== Dataset section ==
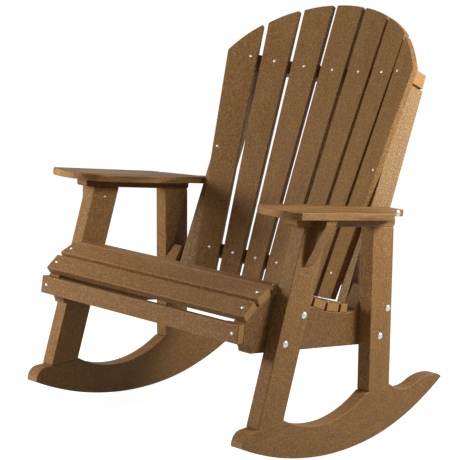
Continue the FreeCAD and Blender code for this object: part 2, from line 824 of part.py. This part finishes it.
def make_arms():
    y, z = above_leg_top(0, S.batten_stock)
    place = Placement(Vector(0, y, z), Rotation(EX, -S.arm_drop))
    bolt_y, bolt_z = arm_bolt_point()
    for name, side in SIDES.items():
        blank = board("arm_%s_blank" % name, arm_outline(side), "arm_stock", place)
        start = Vector(side * (upright_outer_x - CUT_SPARE), bolt_y, bolt_z)
        axis = [(start, EX * side, S.tongue_width + 2 * CUT_SPARE)]
        keep(bore("arm_" + name, blank, axis, "bolt_diameter"))
        x = side_x(side, S.leg_inner_x, S.frame_stock)
        keep(board("arm_batten_" + name, batten_outline(), "frame_stock", side_place(x)))


def make_corbels():
    """Each corbel follows the leg's lean, and its top is cut to the arm's underside."""
    half_run = 0.5 * S.frame_stock / math.cos(math.radians(S.front_leg_lean))
    top_lift = S.batten_stock / math.cos(math.radians(S.arm_drop))

    def arm_underside(offset):
        start = S.front_leg_y + 0.5 * front_leg_run + offset
        fall = tangent(S.arm_drop)
        rise = (leg_top_z(start) + top_lift - S.front_foot_z) / (1 + fall * lean_slope)
        return start + lean_slope * rise, S.front_foot_z + rise

    top_front = arm_underside(-half_run)
    top_rear = arm_underside(half_run)
    low_z = top_rear[1] - S.corbel_height
    low_front = (front_leg_axis(low_z) - half_run, low_z)
    low_rear = (front_leg_axis(low_z) + half_run, low_z)
    profile = polygon([low_front, low_rear, top_rear, top_front])
    high_z = top_front[1] + CUT_SPARE
    for name, side in SIDES.items():
        x = side_x(side, frame_outer_x, S.corbel_reach)
        blade = board("corbel_%s_blade" % name, profile, "corbel_reach", side_place(x), eased=False)
        face = [(0, low_z), (S.corbel_tip, low_z), (S.corbel_reach, top_rear[1] - S.corbel_lip),
                (S.corbel_reach, high_z), (0, high_z)]
        triangle = polygon([(side * (frame_outer_x + fx), fz) for fx, fz in face])
        depth_place = Placement(Vector(0, top_rear[0] + CUT_SPARE, 0), Rotation(EX, 90))
        facing = board("corbel_%s_face" % name, triangle, "leg_width", depth_place, eased=False)
        both = doc.addObject("Part::MultiCommon", "corbel_%s_blank" % name)
        both.Shapes = [blade, facing]
        start = Vector(side * frame_outer_x, *corbel_screw())
        axis = [(start, EX * side, S.corbel_screw_bite)]
        keep(bore("arm_corbel_" + name, both, axis, "screw_diameter"))


# Fasteners: each kind is turned once and set at every place where it is used.

def dome(diameter, height):
    """A low domed head standing on Z = 0 and rising along -Z, so that its shank runs along +Z."""
    radius = 0.5 * diameter
    ball = (radius ** 2 + height ** 2) / (2 * height)
    sphere = Part.makeSphere(ball, Vector(0, 0, ball - height))
    box = Part.makeBox(4 * ball, 4 * ball, height, Vector(-2 * ball, -2 * ball, -height))
    return sphere.common(box)


def screw_shape(length):
    straight = length - S.screw_point_length
    shank = Part.makeCylinder(0.5 * S.screw_diameter, straight)
    point = Part.makeCone(0.5 * S.screw_diameter, 0.5 * S.screw_point_diameter, S.screw_point_length,
                          Vector(0, 0, straight))
    return dome(S.screw_head_diameter, S.screw_head_height).fuse([shank, point]).removeSplitter()


def bolt_shape(length):
    shank = Part.makeCylinder(0.5 * S.bolt_diameter, length)
    return dome(S.bolt_head_diameter, S.bolt_head_height).fuse(shank).removeSplitter()


def nut_shape():
    """A hexagon nut on a washer, bored for the bolt."""
    radius = S.nut_width / math.sqrt(3)
    corners = [Vector(radius * math.cos(k * math.pi / 3), radius * math.sin(k * math.pi / 3), S.washer_height)
               for k in range(7)]
    prism = Part.Face(Part.makePolygon(corners)).extrude(Vector(0, 0, S.nut_height))
    washer = Part.makeCylinder(0.5 * S.washer_diameter, S.washer_height)
    hole = Part.makeCylinder(0.5 * S.bolt_diameter + 0.5 * S.hole_clearance, S.nut_height + S.washer_height)
    return washer.fuse(prism).removeSplitter().cut(hole)


def fasteners(label, shape, places):
    """One node of like fasteners. Each place is a seat point and the direction of the shank."""
    copies = []
    for point, along in places:
        copy = shape.copy()
        copy.Placement = Placement(point, Rotation(EZ, along))
        copies.append(copy)
    feature = doc.addObject("Part::Feature", label)
    feature.Label = label
    feature.Shape = Part.makeCompound(copies)
    keep(feature)


def spacer_shape():
    """A round spacer between a side rail and an upright, bored for the bolt."""
    hole = Part.makeCylinder(0.5 * S.bolt_diameter + 0.5 * S.hole_clearance, S.upright_gap)
    return Part.makeCylinder(0.5 * S.spacer_diameter, S.upright_gap).cut(hole)


def bolt_set(label, points, head_x, nut_x):
    """Bolts from an outer face at head_x to nuts on an inner face at nut_x, on both sides."""
    length = head_x - nut_x + S.washer_height + S.nut_height + S.bolt_end
    heads = [(Vector(side * head_x, y, z), EX * -side) for side in SIDES.values() for y, z in points]
    nuts = [(Vector(side * nut_x, y, z), EX * -side) for side in SIDES.values() for y, z in points]
    fasteners(label + "_bolts", bolt_shape(length), heads)
    fasteners(label + "_nuts", nut_shape(), nuts)


def make_bolts():
    bolt_set("front_leg", leg_bolts["front"], frame_outer_x, rail_inner_x)
    bolt_set("rear_leg", leg_bolts["rear"], frame_outer_x, upright_inner_x)
    bolt_set("arm", [arm_bolt_point()], upright_outer_x + S.tongue_width, upright_inner_x)
    seats = [(Vector(side * rail_inner_x, y, z), EX * -side)
             for side in SIDES.values() for y, z in leg_bolts["rear"]]
    fasteners("bolt_spacers", spacer_shape(), seats)
    seats = [(Vector(side * S.leg_inner_x, *corbel_screw()), EX * side) for side in SIDES.values()]
    fasteners("corbel_screws", screw_shape(S.frame_stock + S.corbel_screw_bite), seats)


make_rockers()
make_legs()
make_seat()
make_back()
make_arms()
make_corbels()
make_bolts()
doc.recompute()

for item in doc.Objects:
    if "Invalid" in item.State or "Error" in item.State:
        raise RuntimeError("failed feature: " + item.Label)
for piece in nodes:
    if piece.Shape.isNull() or not piece.Shape.isValid():
        raise RuntimeError("bad shape: " + piece.Label)

# The origin is set on the floor, midway between the chair's front and rear ends.
whole = Part.makeCompound([piece.Shape for piece in nodes]).optimalBoundingBox(False)
for piece in nodes:
    centred = piece.Placement
    centred.move(Vector(0, -whole.Center.y, 0))
    piece.Placement = centred
doc.recompute()

os.makedirs("parts", exist_ok=True)
for piece in nodes:
    piece.Shape.exportStep("parts/%s.step" % piece.Label)
print("nodes", len(nodes))
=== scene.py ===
import math

import bpy
from mathutils import Euler, Matrix, Vector

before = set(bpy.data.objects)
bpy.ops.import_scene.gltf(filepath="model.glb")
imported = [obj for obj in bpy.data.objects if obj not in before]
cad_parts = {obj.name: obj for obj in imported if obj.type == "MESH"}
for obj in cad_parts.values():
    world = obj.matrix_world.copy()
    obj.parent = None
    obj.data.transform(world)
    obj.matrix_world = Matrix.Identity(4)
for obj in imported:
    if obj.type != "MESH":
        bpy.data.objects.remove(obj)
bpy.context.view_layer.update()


# Rockers: two runners sawn from 38 mm recycled polyethylene lumber. The board is extruded
# brown all through and its faces are wire-brushed along their length, which leaves a
# matte surface with fine pale flecks and shallow grooves.
def linear(hex_code):
    """Turns an sRGB hex value into Blender's linear colour."""
    channels = [int(hex_code[i:i + 2], 16) / 255 for i in (1, 3, 5)]
    return tuple(c / 12.92 if c <= 0.04045 else ((c + 0.055) / 1.055) ** 2.4 for c in channels) + (1.0,)


def empty_tree(owner):
    """Gives a material or the world a node tree with nothing in it."""
    owner.use_nodes = True
    owner.node_tree.nodes.clear()
    return owner.node_tree


def add_node(tree, kind, settings=None, links=None):
    """Adds a node, sets its properties and plain socket values, and links sockets to its inputs."""
    node = tree.nodes.new(kind)
    for name, value in (settings or {}).items():
        if isinstance(name, int) or name in node.inputs:
            node.inputs[name].default_value = value
        else:
            setattr(node, name, value)
    for name, socket in (links or {}).items():
        tree.links.new(socket, node.inputs[name])
    return node


# A mix node names its sockets alike for each kind of value, so its colour sockets go by number.
MIX_SHARE, MIX_UNDER, MIX_OVER = 0, 6, 7
MIX_RESULT = 2

# All patterns are given in repeats to the metre, first along the grain and then across it.
GROOVES = (25.0, 330.0, 330.0)
CLOUDS = (5.0, 16.0, 16.0)
FLOWS = (2.5, 27.0, 27.0)
BRUSH_DEPTH = 0.0016
EASED_EDGE = 0.003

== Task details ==
Identify each line of the material where the word "None" shows up, and copy it.

== Full output ==
    obj.parent = None
def add_node(tree, kind, settings=None, links=None):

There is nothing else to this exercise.